▶ _Goal_
Going from the top of the data below, give again each line through the one containing "from math import", both ends kept.

** BEGIN **

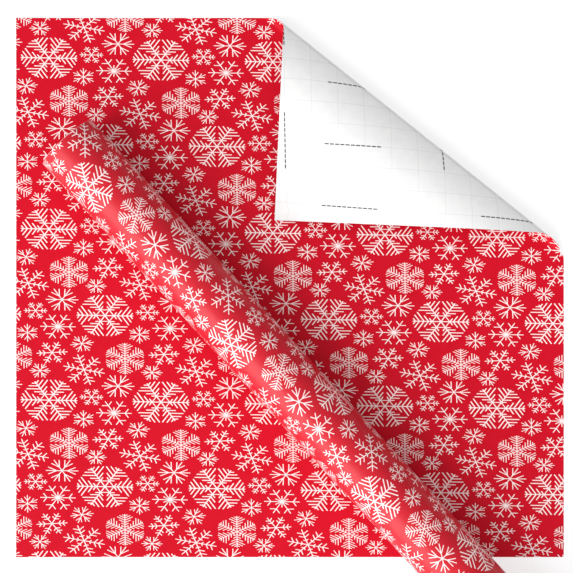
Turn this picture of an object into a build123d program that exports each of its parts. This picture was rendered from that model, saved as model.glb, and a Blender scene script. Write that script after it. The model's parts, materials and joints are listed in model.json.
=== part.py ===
from build123d import *
import os
from math import asin, atan2, ceil, cos, degrees, hypot, radians, sin

# A roll of gift wrap lying across a square sheet cut from the same paper, one corner folded back.
# Millimetres, +Z up. The origin is the middle of the sheet's underside, with X and Y along its edges.
# Each sub-part is one solid in its own STEP file, named after its node.

# Paper and cut sheet
PAPER = 0.1  # thickness of one layer of gift wrap
SHEET_X = 584.0
SHEET_Y = 575.0

# Folded corner: the bend starts on a straight line across the sheet's +X +Y corner. The paper turns
# through a tight bend, arches over a slack one, and then runs straight down to its free corner.
FOLD_CUT_X = 323.0  # from that corner to the fold, along the sheet's +Y edge
FOLD_CUT_Y = 258.0  # from that corner to the fold, along the sheet's +X edge
CURL_R = 9.0  # radius of the tight bend, at the middle of the paper
CURL_TURN = 150.0  # how far the paper turns in it
ARCH_R = 96.0  # radius of the slack bend
FLAP_START = 27.4  # the flap's root, along the fold from its end on the +Y edge
FLAP_END = 373.3
FLAP_TIP = 146.1  # the flap's free corner, along the fold
FLAP_REACH = 159.2  # and square to the fold, seen in plan
FLAP_GAP = 0.3  # under the free corner, and between the root and its neighbours
FACET = 2.0  # a thin shell's curve is made of flats that turn this far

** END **

▶ _Worked solution_
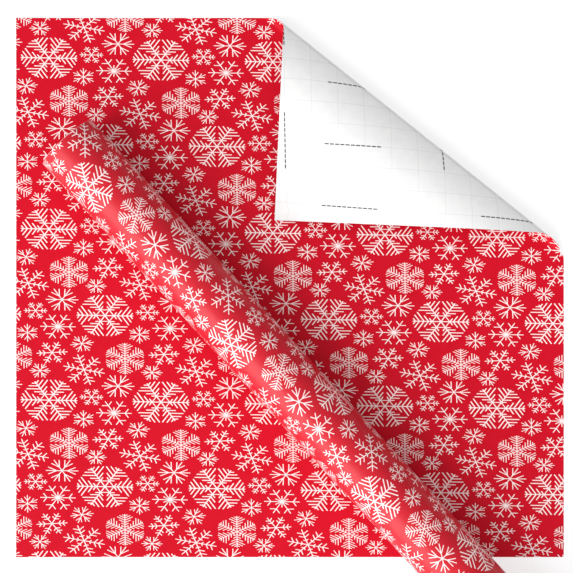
Turn this picture of an object into a build123d program that exports each of its parts. This picture was rendered from that model, saved as model.glb, and a Blender scene script. Write that script after it. The model's parts, materials and joints are listed in model.json.
=== part.py ===
from build123d import *
import os
from math import asin, atan2, ceil, cos, degrees, hypot, radians, sin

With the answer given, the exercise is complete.